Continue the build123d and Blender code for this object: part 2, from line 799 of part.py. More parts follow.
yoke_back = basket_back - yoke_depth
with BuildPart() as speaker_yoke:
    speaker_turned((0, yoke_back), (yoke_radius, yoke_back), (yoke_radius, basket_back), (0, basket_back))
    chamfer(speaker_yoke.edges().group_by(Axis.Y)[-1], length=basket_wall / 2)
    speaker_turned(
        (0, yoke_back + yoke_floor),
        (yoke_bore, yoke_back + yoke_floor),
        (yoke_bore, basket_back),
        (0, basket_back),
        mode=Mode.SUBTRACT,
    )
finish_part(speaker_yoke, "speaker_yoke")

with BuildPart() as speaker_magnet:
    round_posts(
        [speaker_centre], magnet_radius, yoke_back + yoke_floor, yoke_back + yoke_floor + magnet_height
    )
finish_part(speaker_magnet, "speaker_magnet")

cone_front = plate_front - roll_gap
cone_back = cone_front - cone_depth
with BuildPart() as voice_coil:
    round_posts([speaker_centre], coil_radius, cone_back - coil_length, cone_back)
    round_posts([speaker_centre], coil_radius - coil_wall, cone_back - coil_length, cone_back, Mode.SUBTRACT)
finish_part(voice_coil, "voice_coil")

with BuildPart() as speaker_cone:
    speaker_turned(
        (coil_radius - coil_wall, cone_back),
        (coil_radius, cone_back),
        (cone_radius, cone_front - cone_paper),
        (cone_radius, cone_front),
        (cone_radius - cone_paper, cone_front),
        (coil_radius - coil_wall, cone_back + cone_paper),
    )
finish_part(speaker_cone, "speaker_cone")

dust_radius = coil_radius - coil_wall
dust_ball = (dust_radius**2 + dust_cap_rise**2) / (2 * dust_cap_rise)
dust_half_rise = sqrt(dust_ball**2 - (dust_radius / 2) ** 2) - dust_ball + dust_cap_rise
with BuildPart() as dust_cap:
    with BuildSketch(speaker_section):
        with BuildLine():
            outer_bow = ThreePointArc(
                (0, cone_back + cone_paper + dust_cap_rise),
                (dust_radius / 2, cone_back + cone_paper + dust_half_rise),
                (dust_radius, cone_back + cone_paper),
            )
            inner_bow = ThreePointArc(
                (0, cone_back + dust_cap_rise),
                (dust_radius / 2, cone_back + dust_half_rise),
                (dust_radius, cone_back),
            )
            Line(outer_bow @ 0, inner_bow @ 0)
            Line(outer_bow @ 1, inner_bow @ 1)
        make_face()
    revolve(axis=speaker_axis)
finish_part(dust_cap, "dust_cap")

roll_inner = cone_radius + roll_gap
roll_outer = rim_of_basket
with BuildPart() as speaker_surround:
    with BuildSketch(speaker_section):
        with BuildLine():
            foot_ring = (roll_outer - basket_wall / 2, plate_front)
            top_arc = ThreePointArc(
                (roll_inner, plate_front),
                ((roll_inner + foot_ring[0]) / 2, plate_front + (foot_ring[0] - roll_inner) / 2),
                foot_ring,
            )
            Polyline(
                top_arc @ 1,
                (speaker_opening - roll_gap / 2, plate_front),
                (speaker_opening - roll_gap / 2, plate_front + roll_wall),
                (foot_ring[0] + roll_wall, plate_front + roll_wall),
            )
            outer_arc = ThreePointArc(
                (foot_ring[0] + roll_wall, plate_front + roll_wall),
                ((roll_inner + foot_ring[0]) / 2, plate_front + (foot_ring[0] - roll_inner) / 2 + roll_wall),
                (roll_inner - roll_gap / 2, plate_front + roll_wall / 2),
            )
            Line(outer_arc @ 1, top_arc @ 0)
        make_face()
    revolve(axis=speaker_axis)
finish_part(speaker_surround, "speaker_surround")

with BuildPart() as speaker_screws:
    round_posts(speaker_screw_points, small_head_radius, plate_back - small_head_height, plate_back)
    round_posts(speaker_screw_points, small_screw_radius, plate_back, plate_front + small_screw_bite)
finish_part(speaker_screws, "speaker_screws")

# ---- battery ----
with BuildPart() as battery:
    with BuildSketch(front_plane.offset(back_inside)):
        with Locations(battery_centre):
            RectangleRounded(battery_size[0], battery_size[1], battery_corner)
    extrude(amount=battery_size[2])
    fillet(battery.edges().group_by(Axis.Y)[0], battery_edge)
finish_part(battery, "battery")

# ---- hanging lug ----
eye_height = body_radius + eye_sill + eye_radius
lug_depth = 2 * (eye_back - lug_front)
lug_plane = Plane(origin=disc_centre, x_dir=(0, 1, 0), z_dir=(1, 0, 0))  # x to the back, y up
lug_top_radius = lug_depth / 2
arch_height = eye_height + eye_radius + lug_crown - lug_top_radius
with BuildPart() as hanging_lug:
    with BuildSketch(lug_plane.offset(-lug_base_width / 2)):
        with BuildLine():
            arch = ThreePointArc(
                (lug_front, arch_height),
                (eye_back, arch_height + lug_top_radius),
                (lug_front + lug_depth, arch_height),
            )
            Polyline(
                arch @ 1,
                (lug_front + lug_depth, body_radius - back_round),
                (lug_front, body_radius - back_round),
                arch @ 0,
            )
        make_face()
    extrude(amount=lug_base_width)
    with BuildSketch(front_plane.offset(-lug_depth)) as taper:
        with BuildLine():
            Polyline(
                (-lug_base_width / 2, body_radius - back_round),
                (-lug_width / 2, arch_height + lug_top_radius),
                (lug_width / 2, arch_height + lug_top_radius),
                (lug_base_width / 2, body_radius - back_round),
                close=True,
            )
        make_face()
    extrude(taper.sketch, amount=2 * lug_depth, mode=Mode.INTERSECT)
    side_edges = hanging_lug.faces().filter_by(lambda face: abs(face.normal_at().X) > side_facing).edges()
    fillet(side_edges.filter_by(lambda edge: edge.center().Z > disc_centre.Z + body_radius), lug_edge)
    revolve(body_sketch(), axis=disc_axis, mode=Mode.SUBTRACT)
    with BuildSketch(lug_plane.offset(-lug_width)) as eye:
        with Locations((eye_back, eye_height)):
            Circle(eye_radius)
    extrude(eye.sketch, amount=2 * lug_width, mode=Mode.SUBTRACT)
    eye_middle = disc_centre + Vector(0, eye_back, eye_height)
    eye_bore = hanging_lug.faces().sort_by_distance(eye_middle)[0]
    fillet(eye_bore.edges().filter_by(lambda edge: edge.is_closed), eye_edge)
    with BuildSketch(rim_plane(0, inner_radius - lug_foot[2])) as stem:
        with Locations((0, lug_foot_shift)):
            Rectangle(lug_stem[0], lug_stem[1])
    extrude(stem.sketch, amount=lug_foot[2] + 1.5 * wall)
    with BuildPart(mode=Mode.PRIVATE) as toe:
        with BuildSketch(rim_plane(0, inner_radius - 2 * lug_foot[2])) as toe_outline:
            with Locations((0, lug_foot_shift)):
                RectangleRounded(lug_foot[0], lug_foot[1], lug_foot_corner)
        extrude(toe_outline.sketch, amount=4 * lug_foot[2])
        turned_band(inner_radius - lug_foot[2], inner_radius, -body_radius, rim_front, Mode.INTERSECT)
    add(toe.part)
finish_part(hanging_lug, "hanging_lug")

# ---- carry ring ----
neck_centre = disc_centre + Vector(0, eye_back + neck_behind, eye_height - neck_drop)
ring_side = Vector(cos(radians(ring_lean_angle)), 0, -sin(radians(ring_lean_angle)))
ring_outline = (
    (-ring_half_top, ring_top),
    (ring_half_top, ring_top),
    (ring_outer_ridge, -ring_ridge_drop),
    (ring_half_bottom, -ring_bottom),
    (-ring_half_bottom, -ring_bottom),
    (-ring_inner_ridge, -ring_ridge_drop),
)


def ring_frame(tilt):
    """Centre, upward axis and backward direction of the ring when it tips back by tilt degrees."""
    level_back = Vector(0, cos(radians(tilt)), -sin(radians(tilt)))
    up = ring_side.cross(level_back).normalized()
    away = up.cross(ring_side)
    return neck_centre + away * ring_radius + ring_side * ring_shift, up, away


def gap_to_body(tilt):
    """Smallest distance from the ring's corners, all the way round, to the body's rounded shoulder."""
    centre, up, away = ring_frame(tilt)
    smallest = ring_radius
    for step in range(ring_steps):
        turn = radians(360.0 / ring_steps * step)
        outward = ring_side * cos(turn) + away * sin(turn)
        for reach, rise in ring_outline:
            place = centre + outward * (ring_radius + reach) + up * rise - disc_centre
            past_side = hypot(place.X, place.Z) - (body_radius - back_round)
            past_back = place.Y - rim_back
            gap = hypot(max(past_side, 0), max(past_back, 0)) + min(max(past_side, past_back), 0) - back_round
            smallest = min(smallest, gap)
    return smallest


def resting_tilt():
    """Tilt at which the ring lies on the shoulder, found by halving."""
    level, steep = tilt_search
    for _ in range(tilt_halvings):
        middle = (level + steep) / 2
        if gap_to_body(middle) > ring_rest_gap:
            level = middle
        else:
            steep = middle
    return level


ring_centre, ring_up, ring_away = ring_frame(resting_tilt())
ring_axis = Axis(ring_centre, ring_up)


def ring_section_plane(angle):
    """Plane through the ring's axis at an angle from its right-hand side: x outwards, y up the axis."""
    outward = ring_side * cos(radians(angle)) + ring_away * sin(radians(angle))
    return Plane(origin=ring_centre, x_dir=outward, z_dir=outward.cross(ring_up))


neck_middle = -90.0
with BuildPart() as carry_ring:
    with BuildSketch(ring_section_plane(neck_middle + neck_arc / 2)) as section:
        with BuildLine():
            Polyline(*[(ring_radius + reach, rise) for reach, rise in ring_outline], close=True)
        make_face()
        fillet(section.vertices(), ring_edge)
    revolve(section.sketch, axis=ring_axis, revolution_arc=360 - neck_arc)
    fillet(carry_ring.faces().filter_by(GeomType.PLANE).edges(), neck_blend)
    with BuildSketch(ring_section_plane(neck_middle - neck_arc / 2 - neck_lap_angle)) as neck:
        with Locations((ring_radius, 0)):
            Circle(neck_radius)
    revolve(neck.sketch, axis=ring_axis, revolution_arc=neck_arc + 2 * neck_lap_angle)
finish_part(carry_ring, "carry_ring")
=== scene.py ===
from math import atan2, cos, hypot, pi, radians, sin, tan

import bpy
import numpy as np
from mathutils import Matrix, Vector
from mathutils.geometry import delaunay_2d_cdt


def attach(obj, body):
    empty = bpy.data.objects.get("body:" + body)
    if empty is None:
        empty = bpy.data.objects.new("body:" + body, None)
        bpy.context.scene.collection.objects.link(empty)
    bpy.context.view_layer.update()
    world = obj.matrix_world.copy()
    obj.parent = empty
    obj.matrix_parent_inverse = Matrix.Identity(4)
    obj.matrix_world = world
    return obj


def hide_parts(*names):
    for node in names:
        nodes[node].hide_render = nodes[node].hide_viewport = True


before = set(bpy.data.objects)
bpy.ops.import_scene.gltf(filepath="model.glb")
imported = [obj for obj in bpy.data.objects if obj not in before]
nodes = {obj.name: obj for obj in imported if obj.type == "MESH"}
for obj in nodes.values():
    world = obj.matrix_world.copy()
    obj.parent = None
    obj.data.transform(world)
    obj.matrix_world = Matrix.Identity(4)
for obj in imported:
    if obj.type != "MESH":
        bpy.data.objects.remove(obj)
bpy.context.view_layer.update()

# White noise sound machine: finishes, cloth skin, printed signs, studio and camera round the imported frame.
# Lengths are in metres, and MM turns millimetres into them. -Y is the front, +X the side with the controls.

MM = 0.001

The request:
Say how many lines of the data include the word "MESH". Nothing other than the number should be given.

Task output:
2